# START OF Data lines

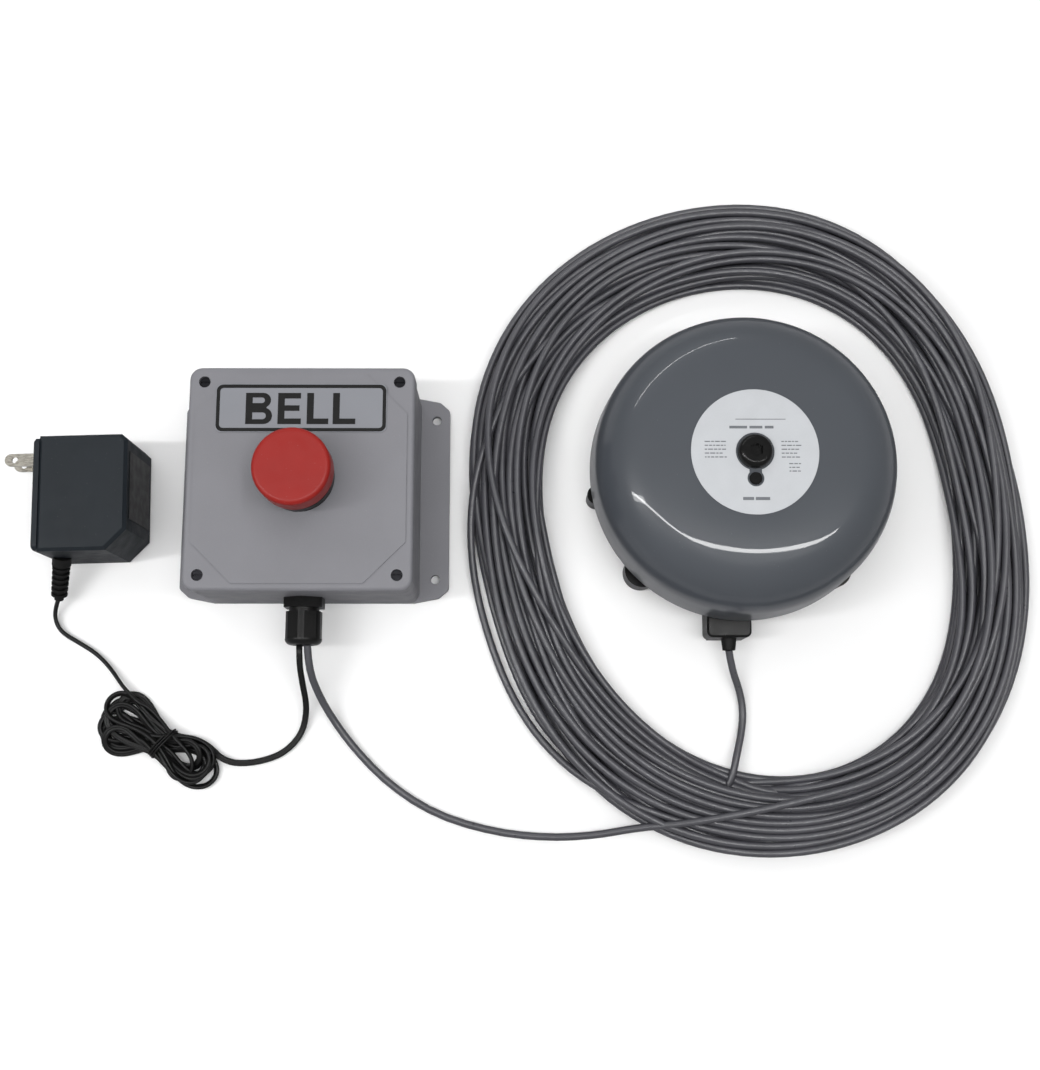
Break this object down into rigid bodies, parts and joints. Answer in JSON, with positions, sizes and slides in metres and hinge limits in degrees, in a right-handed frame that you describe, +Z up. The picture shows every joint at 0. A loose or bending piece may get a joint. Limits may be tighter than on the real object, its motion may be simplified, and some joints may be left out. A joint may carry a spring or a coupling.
{
  "type": "fire alarm bell",
  "caption": "Vibrating fire alarm bell with a grey gong on a black base, wired by a long coil of cable to a grey box with a red push button, and by a tied cord to a plug-in transformer.",
  "frame": {"origin": "middle of the kit's footprint on the surface it lies on, with the cords left out", "axes": "+Z up from the surface, +X from the transformer towards the bell, +Y away from the side where the cords leave"},
  "size_m": [0.5239, 0.348, 0.085],
  "materials": {
    "enclosure_grey": "fine texture",
    "seal_foam": "matt",
    "black_screw": "black oxide",
    "insert_brass": "knurled",
    "legend_plate": "printed",
    "button_red": "satin",
    "operator_black": "satin",
    "zinc_steel": "zinc plated",
    "spring_steel": "drawn",
    "block_plastic": "moulded",
    "contact_metal": "plated",
    "grip_nylon": "satin",
    "grip_rubber": "matt",
    "splice_orange": "ribbed",
    "gong_enamel": "gloss enamel",
    "disc_label": "printed",
    "cap_black": "gloss",
    "base_black": "satin",
    "magnet_iron": "plain",
    "bobbin_nylon": "moulded",
    "copper_wire": "enamelled",
    "adapter_shell": "fine texture",
    "blade_metal": "nickel plated",
    "rating_dark": "printed",
    "cable_grey": "extruded",
    "cord_black": "satin"
  },
  "bodies": {
    "kit": {"enclosure_base": "enclosure_grey", "enclosure_cover": "enclosure_grey", "cover_gasket": "seal_foam", "cover_screws": "black_screw", "cover_screw_inserts": "insert_brass", "legend_label": "legend_plate", "button_bezel": "operator_black", "button_gasket": "seal_foam", "button_lock_nut": "zinc_steel", "button_return_spring": "spring_steel", "contact_block_housing": "block_plastic", "fixed_contacts": "contact_metal", "contact_terminal_screws": "zinc_steel", "cord_grip_body": "grip_nylon", "cord_grip_dome_nut": "grip_nylon", "cord_grip_seal": "grip_rubber", "cord_grip_locknut": "grip_nylon", "wire_splice_caps": "splice_orange", "gong": "gong_enamel", "gong_label": "disc_label", "gong_screw": "cap_black", "gong_post": "zinc_steel", "gong_locating_pin": "cap_black", "bell_base": "base_black", "mechanism_frame": "zinc_steel", "coil_core": "magnet_iron", "coil_bobbin": "bobbin_nylon", "coil_winding": "copper_wire", "armature_pivot_pin": "zinc_steel", "armature_spring": "spring_steel", "mechanism_screws": "zinc_steel", "bell_terminal_block": "block_plastic", "bell_terminal_screws": "zinc_steel", "cable_clamp_body": "base_black", "cable_clamp_screws": "black_screw", "cable_bushing": "grip_rubber", "adapter_case": "adapter_shell", "adapter_face_plate": "adapter_shell", "adapter_blades": "blade_metal", "adapter_core": "magnet_iron", "adapter_bobbin": "bobbin_nylon", "adapter_windings": "copper_wire", "adapter_strain_relief": "grip_rubber", "adapter_rating_label": "rating_dark", "bell_cable_station_lead": "cable_grey", "bell_cable_coil": "cable_grey", "bell_cable_bell_lead": "cable_grey", "supply_cord_station_lead": "cord_black", "supply_cord_hank": "cord_black", "supply_cord_adapter_lead": "cord_black", "supply_cord_tie": "cord_black"},
    "button": {"button_cap": "button_red", "button_stem": "operator_black", "contact_plunger": "block_plastic", "moving_contact_bridge": "contact_metal"},
    "striker": {"armature": "magnet_iron", "striker_rod": "zinc_steel", "striker_ball": "insert_brass"}
  },
  "joints": [
    {"name": "button_press", "type": "slide", "parent": "kit", "child": "button", "axis": [0, 0, -1], "range_m": [0, 0.005], "stiffness_N_per_m": 800, "springref_m": -0.003, "deforming": ["button_return_spring"]},
    {"name": "armature_hinge", "type": "hinge", "parent": "kit", "child": "striker", "pos_m": [0.1905, 0.0215, 0.027], "axis": [0, 0, 1], "range_deg": [-1.5, 2.4], "stiffness_Nm_per_rad": 0.2}
  ]
}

# END OF Data lines

* Stated task *
All of the data must be returned exactly.

* Answer *
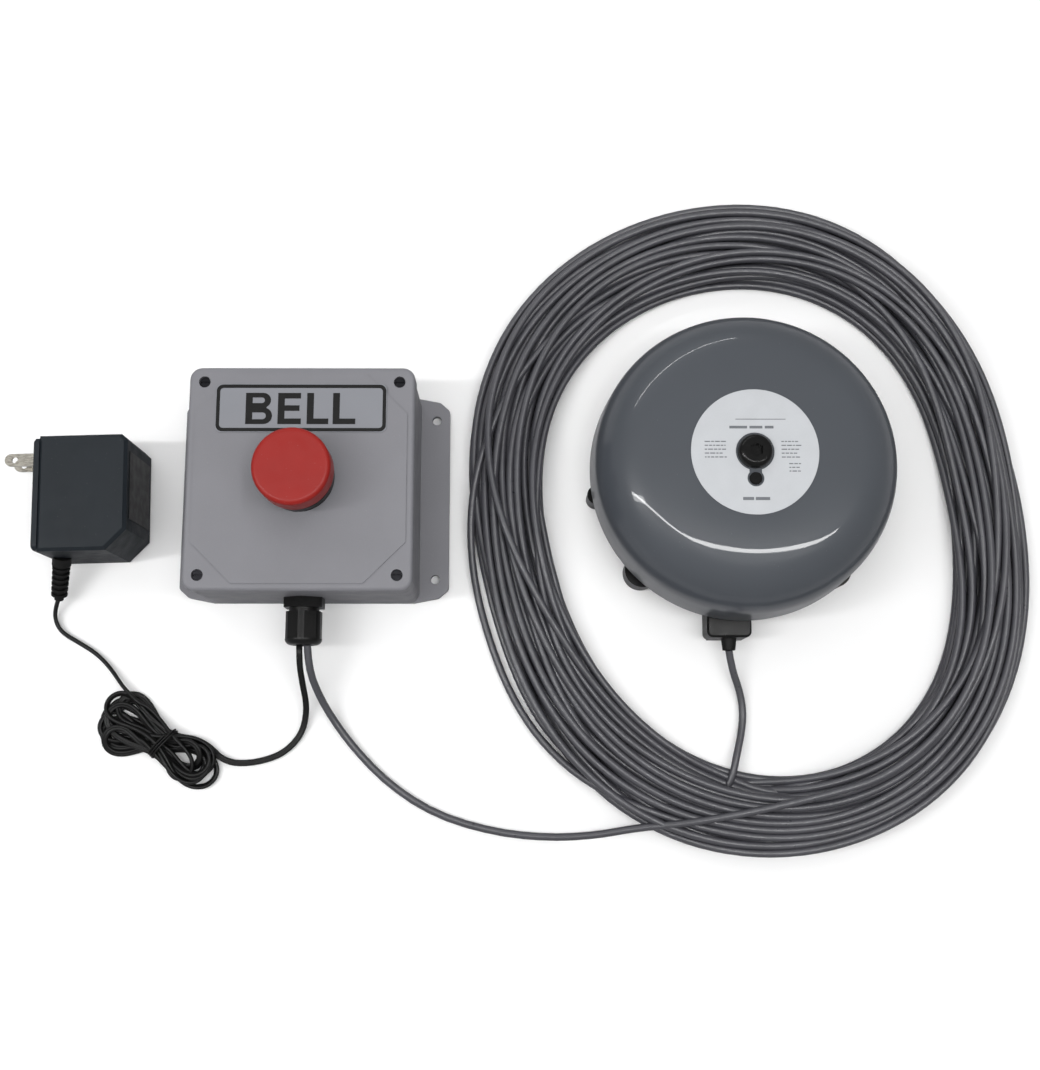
Break this object down into rigid bodies, parts and joints. Answer in JSON, with positions, sizes and slides in metres and hinge limits in degrees, in a right-handed frame that you describe, +Z up. The picture shows every joint at 0. A loose or bending piece may get a joint. Limits may be tighter than on the real object, its motion may be simplified, and some joints may be left out. A joint may carry a spring or a coupling.
{
  "type": "fire alarm bell",
  "caption": "Vibrating fire alarm bell with a grey gong on a black base, wired by a long coil of cable to a grey box with a red push button, and by a tied cord to a plug-in transformer.",
  "frame": {"origin": "middle of the kit's footprint on the surface it lies on, with the cords left out", "axes": "+Z up from the surface, +X from the transformer towards the bell, +Y away from the side where the cords leave"},
  "size_m": [0.5239, 0.348, 0.085],
  "materials": {
    "enclosure_grey": "fine texture",
    "seal_foam": "matt",
    "black_screw": "black oxide",
    "insert_brass": "knurled",
    "legend_plate": "printed",
    "button_red": "satin",
    "operator_black": "satin",
    "zinc_steel": "zinc plated",
    "spring_steel": "drawn",
    "block_plastic": "moulded",
    "contact_metal": "plated",
    "grip_nylon": "satin",
    "grip_rubber": "matt",
    "splice_orange": "ribbed",
    "gong_enamel": "gloss enamel",
    "disc_label": "printed",
    "cap_black": "gloss",
    "base_black": "satin",
    "magnet_iron": "plain",
    "bobbin_nylon": "moulded",
    "copper_wire": "enamelled",
    "adapter_shell": "fine texture",
    "blade_metal": "nickel plated",
    "rating_dark": "printed",
    "cable_grey": "extruded",
    "cord_black": "satin"
  },
  "bodies": {
    "kit": {"enclosure_base": "enclosure_grey", "enclosure_cover": "enclosure_grey", "cover_gasket": "seal_foam", "cover_screws": "black_screw", "cover_screw_inserts": "insert_brass", "legend_label": "legend_plate", "button_bezel": "operator_black", "button_gasket": "seal_foam", "button_lock_nut": "zinc_steel", "button_return_spring": "spring_steel", "contact_block_housing": "block_plastic", "fixed_contacts": "contact_metal", "contact_terminal_screws": "zinc_steel", "cord_grip_body": "grip_nylon", "cord_grip_dome_nut": "grip_nylon", "cord_grip_seal": "grip_rubber", "cord_grip_locknut": "grip_nylon", "wire_splice_caps": "splice_orange", "gong": "gong_enamel", "gong_label": "disc_label", "gong_screw": "cap_black", "gong_post": "zinc_steel", "gong_locating_pin": "cap_black", "bell_base": "base_black", "mechanism_frame": "zinc_steel", "coil_core": "magnet_iron", "coil_bobbin": "bobbin_nylon", "coil_winding": "copper_wire", "armature_pivot_pin": "zinc_steel", "armature_spring": "spring_steel", "mechanism_screws": "zinc_steel", "bell_terminal_block": "block_plastic", "bell_terminal_screws": "zinc_steel", "cable_clamp_body": "base_black", "cable_clamp_screws": "black_screw", "cable_bushing": "grip_rubber", "adapter_case": "adapter_shell", "adapter_face_plate": "adapter_shell", "adapter_blades": "blade_metal", "adapter_core": "magnet_iron", "adapter_bobbin": "bobbin_nylon", "adapter_windings": "copper_wire", "adapter_strain_relief": "grip_rubber", "adapter_rating_label": "rating_dark", "bell_cable_station_lead": "cable_grey", "bell_cable_coil": "cable_grey", "bell_cable_bell_lead": "cable_grey", "supply_cord_station_lead": "cord_black", "supply_cord_hank": "cord_black", "supply_cord_adapter_lead": "cord_black", "supply_cord_tie": "cord_black"},
    "button": {"button_cap": "button_red", "button_stem": "operator_black", "contact_plunger": "block_plastic", "moving_contact_bridge": "contact_metal"},
    "striker": {"armature": "magnet_iron", "striker_rod": "zinc_steel", "striker_ball": "insert_brass"}
  },
  "joints": [
    {"name": "button_press", "type": "slide", "parent": "kit", "child": "button", "axis": [0, 0, -1], "range_m": [0, 0.005], "stiffness_N_per_m": 800, "springref_m": -0.003, "deforming": ["button_return_spring"]},
    {"name": "armature_hinge", "type": "hinge", "parent": "kit", "child": "striker", "pos_m": [0.1905, 0.0215, 0.027], "axis": [0, 0, 1], "range_deg": [-1.5, 2.4], "stiffness_Nm_per_rad": 0.2}
  ]
}